I was born in Pompano Beach, but I lived most of my life in Fort Lauderdale. 
A few years ago, I lived in Oakland Pines down the street from NE High. I went to Boyd Anderson High.


----------



## whynotgrl666 (Oct 12, 2003)

Staten island ,nyc ,new york previously from a tiny place in arkansas!


----------



## theworstwitch (Aug 14, 2006)

> I lived in England for a while, too, in South Warwickshire. My brother and sister in law are in Bucks, a few miles from High Wycombe!


It is a small world! We lived in Milton Keynes, and we actually got TOT's!


----------



## TropicalJewel (Aug 28, 2005)

From the island of Trinidad, but I now reside in Albuquerque, New Mexico.


----------



## ragdoll_sally (Jul 8, 2005)

Northeast Tennessee.


----------



## llama492 (Apr 26, 2005)

Lockport , IL about 5 min from joliet.


----------



## Bonz (May 29, 2004)

Simi Valley Ca., Just north of Los Angles


----------



## wilbret (Oct 8, 2004)

*Columbus, GA*

Home of the Little League World Series Champs!
And AFLAC, Ft. Benning, yada yada...


----------



## pandora (Jul 15, 2004)

Bonz and I are from the same hood - Simi Valley, CA!!!!

I love the map - very cool. I feel very lonely on the west coast though!!


----------



## Hauntiholik (Jul 13, 2005)

Parker, Colorado just south of Denver


----------



## GuitarGal (Aug 11, 2006)

Born & raised in Orlando. Now in Deltona - about halfway between Orlando and Daytona.


----------



## babygirl_kmp (Sep 27, 2005)

I'm from the nati. Cincinnati, Ohio 



pandora said:


> I love the map - very cool. I feel very lonely on the west coast though!!


I too love the map. But yeah I feel ya on being lonely. I'm like the only one in ohio.

O and I guess I should put...... GO BENGALS!!!! lol


----------



## nyhaunter (Apr 15, 2004)

Orange COunty NY...home of Orange COunty Choppers


----------



## WonderfullyWicked (Mar 29, 2005)

CFB Edmonton, Alberta
Canada

With the military you're from everywhere and nowhere, all at the same time.

Hey, Nightmare99.
I may have to swing by and check out your haunt!


----------



## DaveintheGrave (Feb 12, 2004)

Originally from St. Petersburg, FL.
Now living in Concord, NC.


----------



## Ween12amEternal (Apr 15, 2006)

All the coolsy's from Coolsville are here I see!

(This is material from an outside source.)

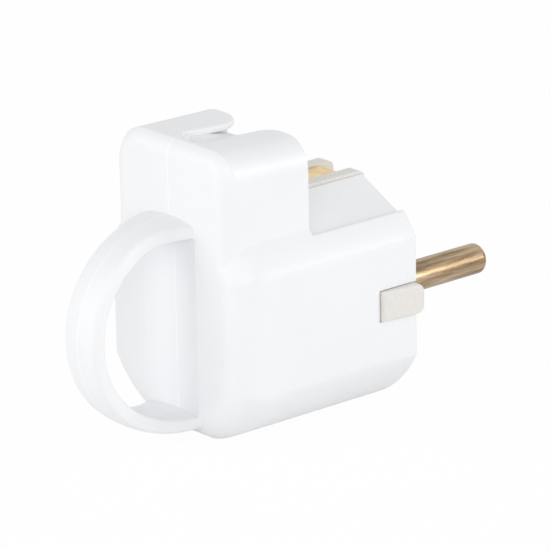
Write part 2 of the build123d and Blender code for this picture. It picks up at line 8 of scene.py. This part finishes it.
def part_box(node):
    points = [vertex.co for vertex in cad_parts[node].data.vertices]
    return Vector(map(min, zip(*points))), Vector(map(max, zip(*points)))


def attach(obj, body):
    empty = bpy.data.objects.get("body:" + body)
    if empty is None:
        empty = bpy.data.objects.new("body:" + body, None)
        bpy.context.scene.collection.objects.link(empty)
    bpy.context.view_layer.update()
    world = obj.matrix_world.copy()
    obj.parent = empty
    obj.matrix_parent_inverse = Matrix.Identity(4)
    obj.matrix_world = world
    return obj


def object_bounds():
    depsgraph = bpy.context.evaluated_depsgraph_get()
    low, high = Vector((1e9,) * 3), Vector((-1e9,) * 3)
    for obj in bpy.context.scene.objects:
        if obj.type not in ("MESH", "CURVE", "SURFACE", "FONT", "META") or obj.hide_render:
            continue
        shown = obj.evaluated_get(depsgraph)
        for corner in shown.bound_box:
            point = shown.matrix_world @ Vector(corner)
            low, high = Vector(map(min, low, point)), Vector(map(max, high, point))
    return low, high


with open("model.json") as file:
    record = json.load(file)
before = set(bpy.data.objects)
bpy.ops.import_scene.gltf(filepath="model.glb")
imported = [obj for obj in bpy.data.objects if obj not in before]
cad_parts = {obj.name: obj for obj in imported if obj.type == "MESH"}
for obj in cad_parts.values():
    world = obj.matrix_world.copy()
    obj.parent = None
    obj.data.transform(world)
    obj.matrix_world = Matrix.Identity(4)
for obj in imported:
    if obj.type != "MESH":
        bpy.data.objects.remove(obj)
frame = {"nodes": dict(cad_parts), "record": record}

MM = 0.001
cad_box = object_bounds()

# The photograph's view: direction and roll in degrees, the distance and the point looked at in
# millimetres, and the camera that goes with them
VIEW_AZIMUTH = 50.11
VIEW_ELEVATION = 18.46
VIEW_ROLL = -1.17
VIEW_DISTANCE = 709.5
VIEW_AIM = (-6.72, -8.55, -0.41)
LENS = 301.4
SENSOR = 36.0
CLIP_START = 10 * MM

# The world's light on the object, where 1 shows white as white
WORLD_LIGHT = 0.65

# The floor: its side in metres, how far it lies under the object, and how much of what the
# camera sees of it is plain white, with the shadow in the rest
FLOOR_SIDE = 6.0
FLOOR_DROP = 0.02 * MM
FLOOR_WHITE = 0.97

# The soft boxes: azimuth and elevation in degrees, side in metres, and watts. All are this many
# metres from the point that the camera looks at.
LAMP_DISTANCE = 0.7
LAMPS = {
    "back_softbox": (-24, 18, 0.5, 1.05),
    "corner_softbox": (42, 18, 0.4, 1.0),
    "front_softbox": (128, 18, 0.24, 1.05),
}

# The gap between the two shells, and half the width of the painted highlight, a lighter stripe, along it
JOINT_GAP = 0.06 * MM
SEAM_HIGHLIGHT_WIDTH = 0.14 * MM

# How near two places have to be to count as one
PICK = 0.001 * MM

# The shoulders above and below the flat sides are eased by this radius. The effect fades in
# or out between the two places of each pair. Those in X and Z count both ways from the middle.
SHOULDER_RADIUS = 2.2 * MM
SHOULDER_X = (14 * MM, 15.5 * MM)
SHOULDER_Y = (-2.5 * MM, -5 * MM)
SHOULDER_LOW_Z = (4.5 * MM, 5.5 * MM)
SHOULDER_HIGH_Z = (12 * MM, 11 * MM)

# The tongue's upper surface between its back and front curves, as the shell has it, and the
# thin apron that goes on from it under the lip, in millimetres
TONGUE_BACK = ((7.5, -32.3, 28.18), (5.23, -32.3, 28.18), (3.02, -32.3, 27.78), (1.0, -32.3, 27.58))
TONGUE_FRONT = ((7.5, -18.6, 27.74), (3.06, -18.6, 27.74), (-1.26, -18.6, 25.24), (-5.2, -18.6, 23.94))
APRON_BACK_Y = -30.8
APRON_FRONT_Y = -20.7
# The apron starts on the tongue at the first of these shares of its curve, towards the second
APRON_START = 0.6
APRON_TURN = 0.7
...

I hail from a south suburb o' Chicago (go Rebels!), but currently reside in the twin cities of the central Illinois dead zone, Bloomington/Normal.

Any way we could talk (er, cajole?) Larry into making the map a sticky?


----------



## IshWitch (May 19, 2006)

I was born and raised in Caro, Michigan and Michigal is right, you can never take the Michigan out of us!
Moved to St. Pete in 1983 and have lived here in Inverness, FL since '88.


----------



## The Auditor (Apr 2, 2006)

Williamsburg, VA.


----------



## Spectremaster (Oct 16, 2004)

We'en12amEternal said:


> All the coolsy's from Coolsville are here I see!
> 
> I hail from a south suburb o' Chicago (go Rebels!), but currently reside in the twin cities of the central Illinois dead zone, Bloomington/Normal.
> 
> Any way we could talk (er, cajole?) Larry into making the map a sticky?

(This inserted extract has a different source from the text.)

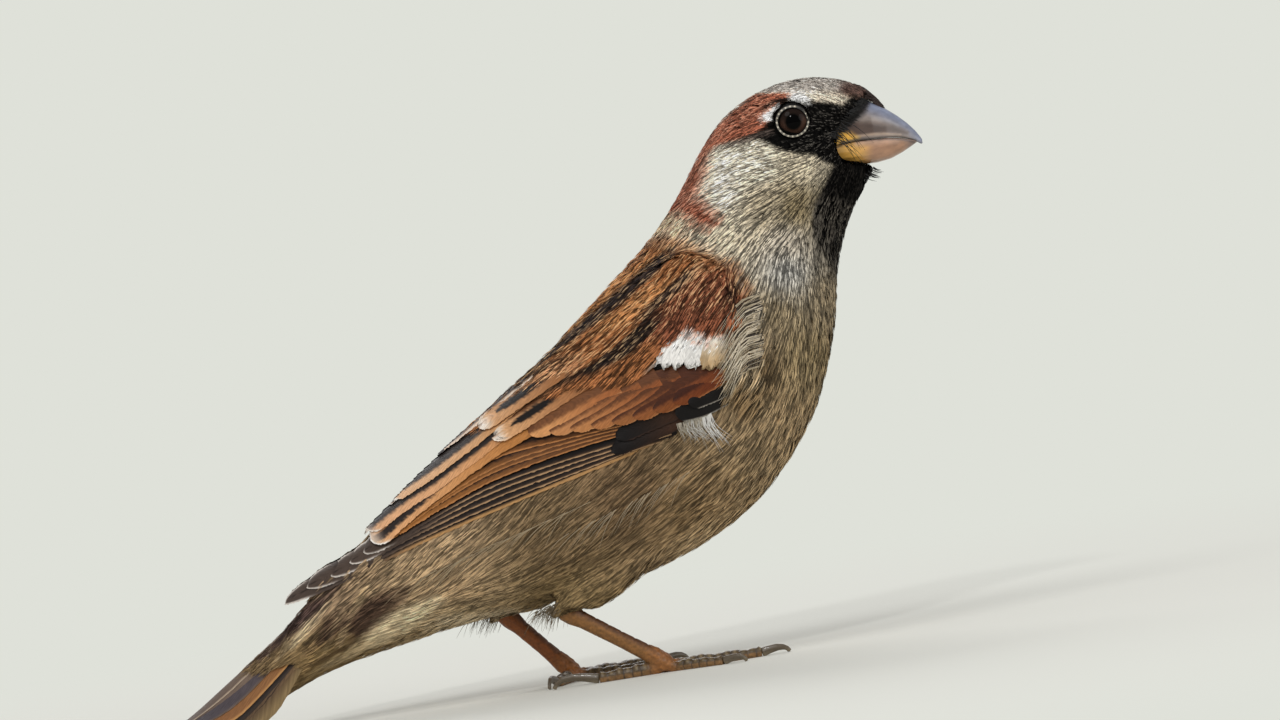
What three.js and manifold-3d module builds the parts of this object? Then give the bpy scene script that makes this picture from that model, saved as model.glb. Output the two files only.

Hay We'en12amEternal, If I asked if you knew what T.F. South meant, would yu know?


----------



## colmmoo (Jul 23, 2005)

Northern NJ, but not too north


----------



## 1LuvHalloween (Oct 27, 2004)

Lansing, Illinois about 25 minutes from Chi-town.


----------



## 1LuvHalloween (Oct 27, 2004)

Hey Spect!!! I know exactly what TF South means!!


----------



## Spectremaster (Oct 16, 2004)

1LuvHalloween said:


> Hey Spect!!! I know exactly what TF South means!!

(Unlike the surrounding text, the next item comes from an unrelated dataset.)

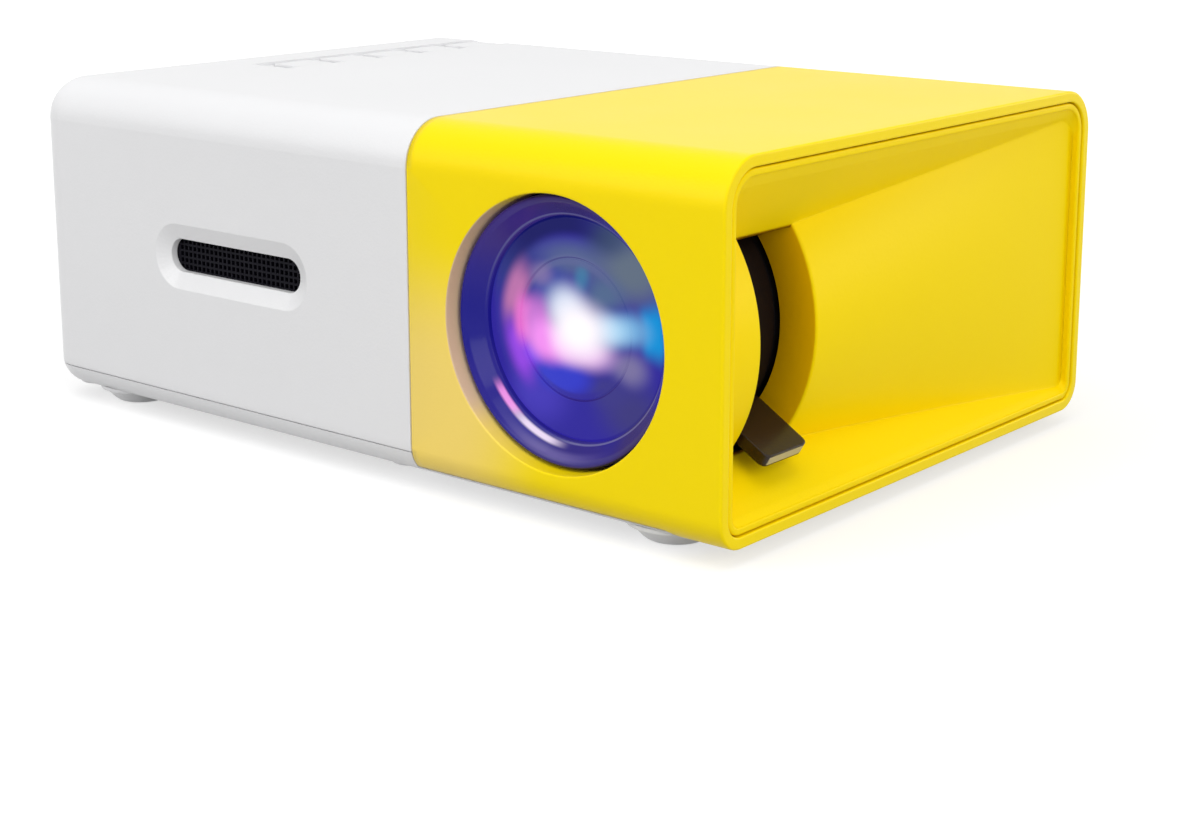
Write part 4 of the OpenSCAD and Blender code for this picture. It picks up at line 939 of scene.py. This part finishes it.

I went to T.F. North, grew up in Calumet City. Great seeing others in this area 
Now residing in Crown Point, IN


----------



## SouthernBelle (Aug 30, 2004)

From Florida originally but am currently a military transplant in Mississippi. 

And yep, all those things you read and hear about Mississippi are ABSOLUTELY TRUE!!!!!


----------



## borrom (Aug 18, 2004)

Blackstone, Mass.
on the Mass. and Rhode Island border.


----------



## bayou reaper (Mar 12, 2005)

Laplace, La. 25 miles west of New Orleans.


----------



## the_great_gazoo (Nov 6, 2005)

Halifax Nova Scotia Canada Bluenoser and proud


----------



## 1LuvHalloween (Oct 27, 2004)

Spec, How funny, I was born and raised in Cal City. TF North Class of 93! I just moved to Lansing 5 years ago when married my husband.


----------



## Spectremaster (Oct 16, 2004)

1LuvHalloween said:


> Spec, How funny, I was born and raised in Cal City. TF North Class of 93! I just moved to Lansing 5 years ago when married my husband.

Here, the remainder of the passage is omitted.